**Records provided**
------------------------------------------------------------------------

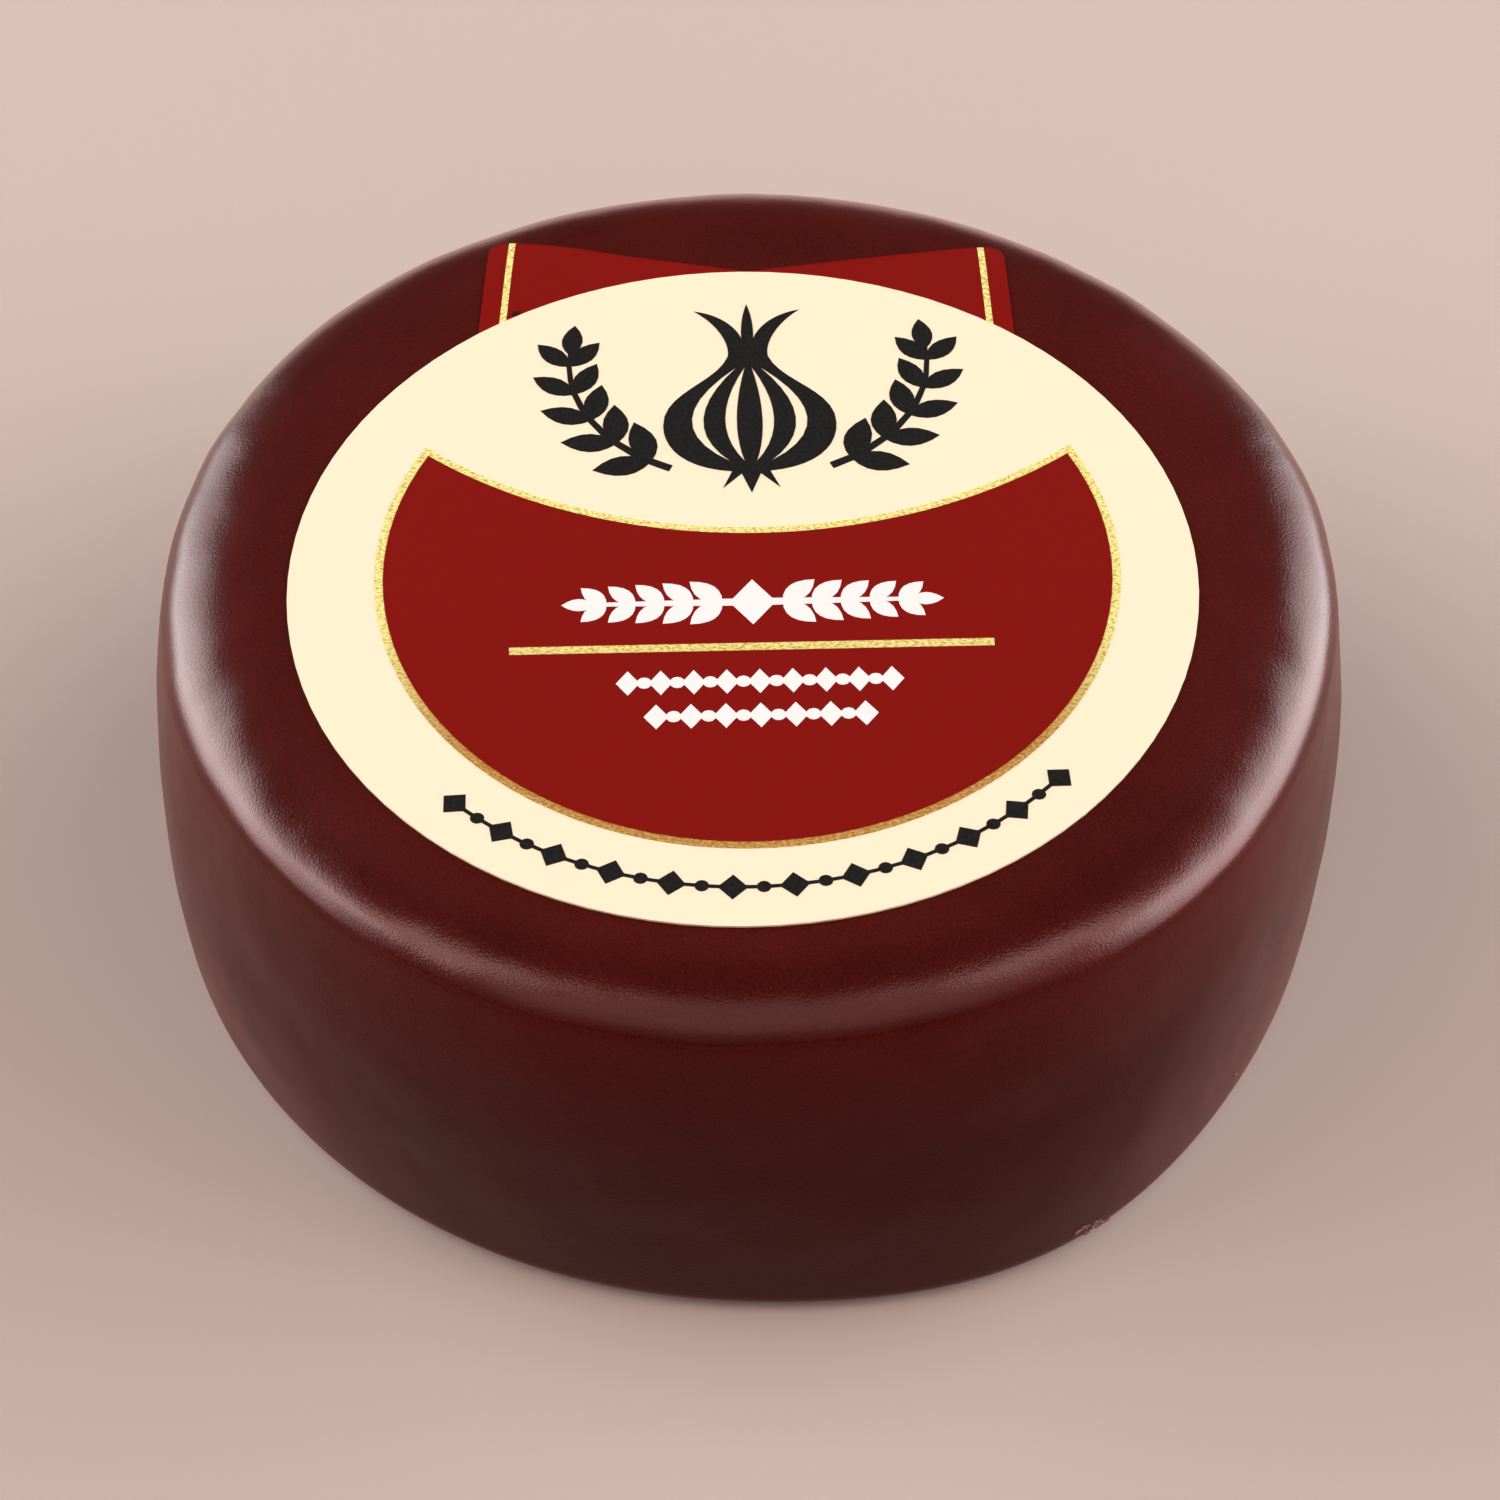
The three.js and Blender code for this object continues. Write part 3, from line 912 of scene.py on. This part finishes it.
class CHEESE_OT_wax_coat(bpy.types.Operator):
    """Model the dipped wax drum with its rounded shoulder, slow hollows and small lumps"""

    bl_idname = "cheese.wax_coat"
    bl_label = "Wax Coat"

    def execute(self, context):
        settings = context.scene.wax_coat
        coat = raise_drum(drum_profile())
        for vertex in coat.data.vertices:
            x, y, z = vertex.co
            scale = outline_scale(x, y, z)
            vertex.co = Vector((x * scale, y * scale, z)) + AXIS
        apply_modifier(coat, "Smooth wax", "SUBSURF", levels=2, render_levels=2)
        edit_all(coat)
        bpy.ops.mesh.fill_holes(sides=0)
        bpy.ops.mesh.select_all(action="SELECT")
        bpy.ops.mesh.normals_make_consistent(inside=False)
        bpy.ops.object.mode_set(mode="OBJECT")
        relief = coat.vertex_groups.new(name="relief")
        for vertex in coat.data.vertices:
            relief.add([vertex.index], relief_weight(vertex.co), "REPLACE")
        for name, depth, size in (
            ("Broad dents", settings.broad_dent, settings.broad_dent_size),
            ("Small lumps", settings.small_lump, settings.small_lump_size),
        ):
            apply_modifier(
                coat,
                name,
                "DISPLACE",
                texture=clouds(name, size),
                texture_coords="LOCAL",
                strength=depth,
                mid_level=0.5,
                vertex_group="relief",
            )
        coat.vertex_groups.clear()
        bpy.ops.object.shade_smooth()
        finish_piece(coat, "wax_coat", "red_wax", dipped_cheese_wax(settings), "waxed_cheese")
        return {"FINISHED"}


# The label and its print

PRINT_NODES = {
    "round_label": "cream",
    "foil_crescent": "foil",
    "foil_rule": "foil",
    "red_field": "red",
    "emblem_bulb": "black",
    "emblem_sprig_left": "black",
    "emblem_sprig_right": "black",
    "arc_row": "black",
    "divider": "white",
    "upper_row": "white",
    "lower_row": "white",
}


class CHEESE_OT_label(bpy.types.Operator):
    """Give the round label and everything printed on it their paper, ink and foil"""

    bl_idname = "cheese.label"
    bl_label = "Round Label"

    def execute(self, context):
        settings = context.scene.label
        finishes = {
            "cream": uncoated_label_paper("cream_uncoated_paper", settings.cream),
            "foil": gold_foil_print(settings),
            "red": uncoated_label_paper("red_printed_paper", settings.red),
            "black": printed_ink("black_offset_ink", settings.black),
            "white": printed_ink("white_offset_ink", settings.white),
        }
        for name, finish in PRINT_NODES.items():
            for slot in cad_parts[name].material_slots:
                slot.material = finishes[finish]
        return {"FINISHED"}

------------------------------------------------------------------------

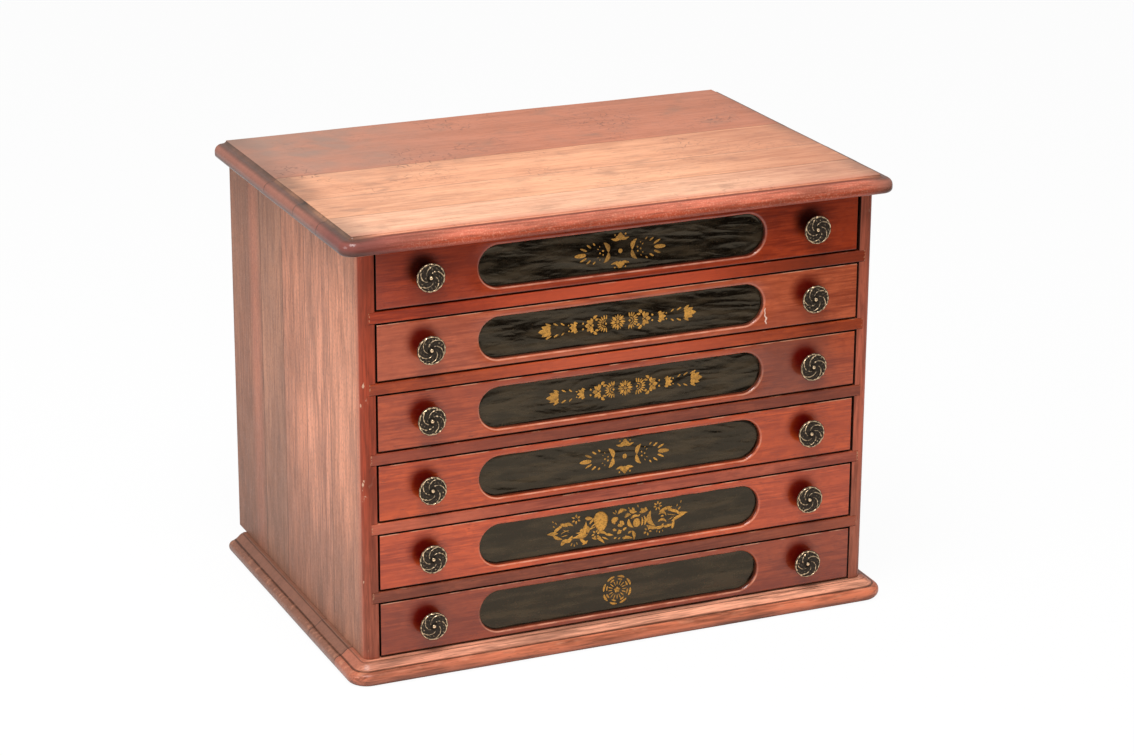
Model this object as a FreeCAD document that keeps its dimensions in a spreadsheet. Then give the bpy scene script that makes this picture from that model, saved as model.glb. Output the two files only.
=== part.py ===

------------------------------------------------------------------------

**Requirements**
Using the entries above, return exactly the lines from the line with "The three.js and" to the line with "the dipped wax", counting both of those lines.

**Answer to the task**
The three.js and Blender code for this object continues. Write part 3, from line 912 of scene.py on. This part finishes it.
class CHEESE_OT_wax_coat(bpy.types.Operator):
    """Model the dipped wax drum with its rounded shoulder, slow hollows and small lumps"""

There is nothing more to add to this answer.